Ultrafast mode-locked lasers are indispensable to unlocking the secrets of the fastest timescales in nature, such as the making or breaking of molecular bonds during chemical reactions, or light propagation in a turbulent medium. The high-speed, pulse-peak intensity and broad-spectrum coverage of mode-locked lasers have also enabled numerous photonics technologies, including optical atomic clocks, biological imaging, and computers that use light to calculate and process data.
Unfortunately, state-of-the-art mode-locked lasers are currently expensive, power-demanding tabletop systems that are limited to laboratory use.
“Our goal is to revolutionize the field of ultrafast photonics by transforming large lab-based systems into chip-sized ones that can be mass produced and field deployed,” said Guo, a faculty member with the CUNY Advance Science Research Center’s Photonics Initiative and a physics professor at the CUNY Graduate Center. “Not only do we want to make things smaller, but we also want to ensure that these ultrafast chip-sized lasers deliver satisfactory performances. For example, we need enough pulse-peak intensity, preferably over 1 Watt, to create meaningful chip-scale systems.”

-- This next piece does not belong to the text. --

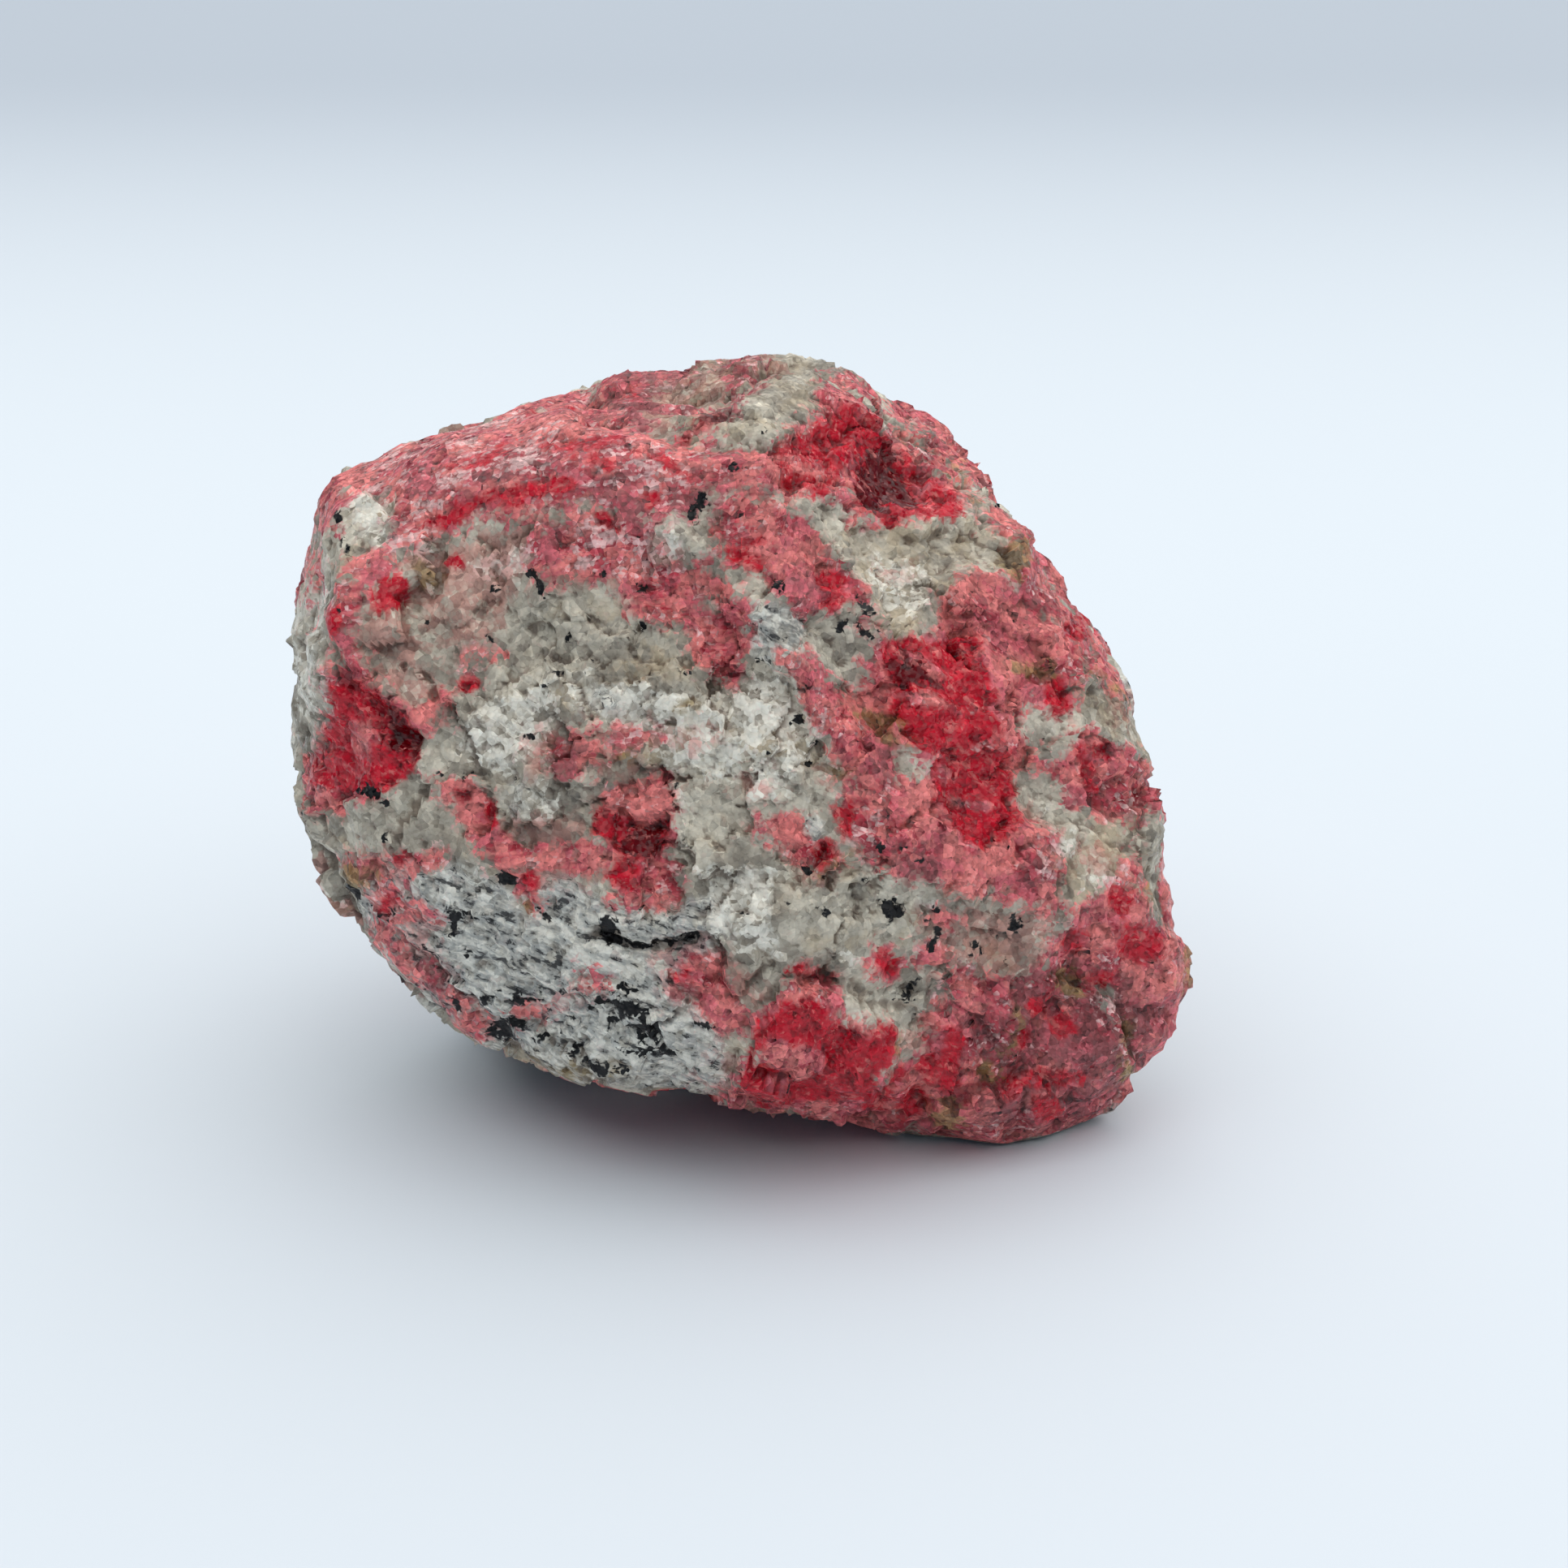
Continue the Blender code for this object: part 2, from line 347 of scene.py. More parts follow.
crimson = {
    "areas": {
        "left patch": [
            (414, 838), (440, 836), (482, 862), (522, 903), (508, 948), (478, 975), (430, 978),
            (392, 962), (380, 935), (404, 895), (410, 866),
        ],
        "upper slope": [
            (1085, 800), (1120, 785), (1175, 800), (1212, 830), (1222, 880), (1228, 915), (1170, 925),
            (1120, 912), (1096, 880), (1110, 845),
        ],
        "lower slope": [
            (1150, 935), (1200, 922), (1250, 935), (1262, 975), (1250, 1030), (1215, 1042), (1180, 1020),
            (1160, 985),
        ],
        "boulder face": [
            (935, 1268), (985, 1246), (1050, 1262), (1095, 1290), (1070, 1335), (985, 1345), (915, 1325),
        ],
        "pocket": [
            (960, 545), (1000, 530), (1012, 516), (1040, 504), (1085, 522), (1118, 546), (1152, 584),
            (1186, 626), (1140, 644), (1090, 640), (1062, 618), (1050, 594), (1020, 588), (1000, 562),
        ],
        "glassy crystal": [
            (1063, 552), (1086, 538), (1100, 541), (1112, 560), (1106, 576), (1092, 582), (1096, 600),
            (1072, 604), (1063, 590),
        ],
        "glassy crystal, right": [(1098, 578), (1118, 570), (1133, 588), (1130, 612), (1112, 610)],
        "glassy crystal, low": [(1076, 608), (1098, 606), (1108, 622), (1092, 630), (1078, 620)],
        "pocket floor": [(1100, 632), (1135, 634), (1150, 626), (1130, 642), (1108, 640)],
        "middle core": [
            (757, 1040), (775, 1010), (800, 1016), (820, 1010), (818, 1040), (800, 1060), (770, 1058),
        ],
        "boulder rim": [
            (935, 1258), (965, 1244), (995, 1234), (1012, 1238), (1016, 1250), (1055, 1258), (1075, 1276),
            (1090, 1300), (1070, 1292), (1040, 1262), (990, 1252), (950, 1262),
        ],
    },
    "spots": {
        "hump": [
            (771, 559, 16, 12), (816, 571, 26, 14, 30), (790, 486, 18, 12), (842, 457, 10, 10),
            (884, 510, 26, 8, -15), (838, 526, 12, 6),
        ],
        "shoulder": [
            (596, 566, 62, 11, -14), (548, 640, 38, 14, -10), (700, 548, 44, 9, -6),
            (738, 540, 44, 13, -4), (736, 566, 30, 12, 20),
        ],
        "pocket": [(990, 590, 34, 20), (1012, 606, 24, 16)],
        "lobe": [(482, 735, 32, 44, 25), (560, 695, 20, 15), (575, 845, 20, 16), (425, 765, 12, 44, 10)],
        "brow": [(752, 642, 26, 10, 10)],
        "fold": [
            (846, 586, 12, 8), (968, 568, 18, 12), (928, 667, 18, 12, -20), (918, 694, 42, 16, 15),
            (802, 614, 16, 18),
        ],
        "quartz hollow": [(1020, 715, 30, 26), (1028, 740, 14, 16)],
        "upper slope": [
            (1186, 801, 46, 38, 10), (1100, 796, 20, 15), (1132, 834, 34, 16, 10), (1115, 856, 28, 16),
            (1146, 896, 40, 24), (1190, 900, 44, 30),
        ],
        "right edge": [
            (1302, 860, 24, 38, -20), (1322, 778, 30, 26), (1340, 948, 16, 60, -22), (1358, 926, 18, 20),
        ],
        "left patch": [(450, 965, 36, 30, 20)],
        "middle": [(750, 1016, 34, 30), (770, 1072, 40, 22)],
        "lower slope": [
            (1230, 936, 26, 18, 35), (1212, 958, 54, 24, 25), (1166, 948, 30, 22, 10),
            (1220, 1020, 50, 36), (1240, 992, 30, 26, 30), (1180, 985, 16, 36, 10),
        ],
        "lower left": [(490, 1060, 18, 12), (482, 1112, 10, 18)],
        "streaky corner": [(655, 1086, 18, 22)],
        "dark seams": [(840, 1202, 14, 12)],
        "low quartz": [(1092, 1186, 26, 30), (1040, 1010, 16, 34), (1018, 1050, 20, 26)],
        "boulder": [
            (980, 1275, 60, 34, 8), (1030, 1310, 44, 26), (1085, 1280, 24, 40, -25), (982, 1196, 18, 10),
            (936, 1326, 22, 14), (952, 1342, 22, 10), (1080, 1348, 32, 32),
        ],
        "foot": [
            (1300, 1330, 60, 26, -5), (1284, 1240, 26, 26), (1312, 1262, 20, 24), (1264, 1280, 22, 20),
            (1325, 1160, 20, 36, 10), (1360, 1206, 22, 20),
        ],
        "left of the middle": [(604, 1006, 14, 30, -10), (567, 984, 14, 10)],
        "bottom": [
            (1108, 1328, 24, 14), (1124, 1364, 36, 26, 10), (1148, 1312, 16, 40),
            (1172, 1312, 30, 66, 10), (1178, 1280, 30, 18), (1288, 1368, 32, 28),
            (1240, 1338, 34, 12, -15),
        ],
        "right side": [(1400, 1160, 60, 44, 10), (1378, 1108, 18, 28)],
    },
    "streaks": {
        "in the left patch": (12, [(412, 890), (430, 870), (450, 880)]),
        "on the shoulder": (17, [(570, 626), (620, 616), (665, 610), (698, 600)]),
    },
    "gaps": {
        "left vein in the pocket": [(1030, 582), (1058, 556), (1064, 600), (1078, 630), (1050, 622)],
        "right vein in the pocket": [(1118, 556), (1146, 588), (1160, 618), (1146, 606), (1126, 578)],
        "upper vein in the pocket": [(985, 572), (1010, 568), (1030, 580), (1000, 588)],
        "heart of the left patch": [(428, 888), (446, 880), (458, 905), (446, 940), (428, 930)],
        "chip in the left patch": [(395, 920), (410, 915), (412, 935), (398, 940)],
        "vein across the upper slope": [
            (1100, 858), (1140, 850), (1180, 868), (1210, 872), (1180, 880), (1130, 868),
        ],
        "vein at the top of the slope": [(1120, 800), (1150, 820), (1180, 840), (1150, 838), (1124, 818)],
        "vein across the lower slope": [(1165, 968), (1200, 975), (1240, 990), (1215, 1000), (1180, 990)],
        # painted highlight: the red is left out here so that the pink beneath shows as a sheen on the
        # boulder's face
        "sheen on the boulder's face": [
            (932, 1284), (950, 1272), (985, 1274), (1012, 1288), (1016, 1310), (985, 1326), (950, 1320),
            (930, 1302),
        ],
        "vein beside the lower slope": [(1150, 940), (1172, 944), (1190, 960), (1170, 962)],
    },
}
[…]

Realizing an effective mode-locked laser on a chip is not a straightforward process, however. Guo’s research leverages an emerging material platform known as thin-film lithium niobate (TFLN). This material enables very efficient shaping and precise control of laser pulses by applying an external radio frequency electrical signal. In their experiments, Guo’s team uniquely combined the high laser gain of III-V semiconductors and the efficient pulse shaping capability of TFLN nanoscale photonic waveguides to demonstrate a laser that can emit a high output peak power of 0.5 Watt.
Beyond its compact size, the demonstrated mode-locked laser also exhibits many intriguing properties that are beyond reach by conventional ones, offering profound implications for future applications. For example, by adjusting the pump current of the laser, Guo was able to precisely tune the repetition frequencies of out pulses in a very wide range of 200 MHz. By employing the strong reconfigurability of the demonstrated laser, the research team hopes to enable chip-scale, frequency-stabilized comb sources, which are vital for precision sensing.
Guo’s team will need to address additional challenges to realize scalable, integrated, ultrafast photonic systems that can be translated for use in portable and handheld devices, but his lab has overcome a major obstacle with this current demonstration.
“This achievement paves the way for eventually using cell phones to diagnose eye diseases or analyzing food and environments for things like E. coli and dangerous viruses,” Guo said. “It could also enable futuristic chip-scale atomic clocks, which allows navigation when GPS is compromised or unavailable.”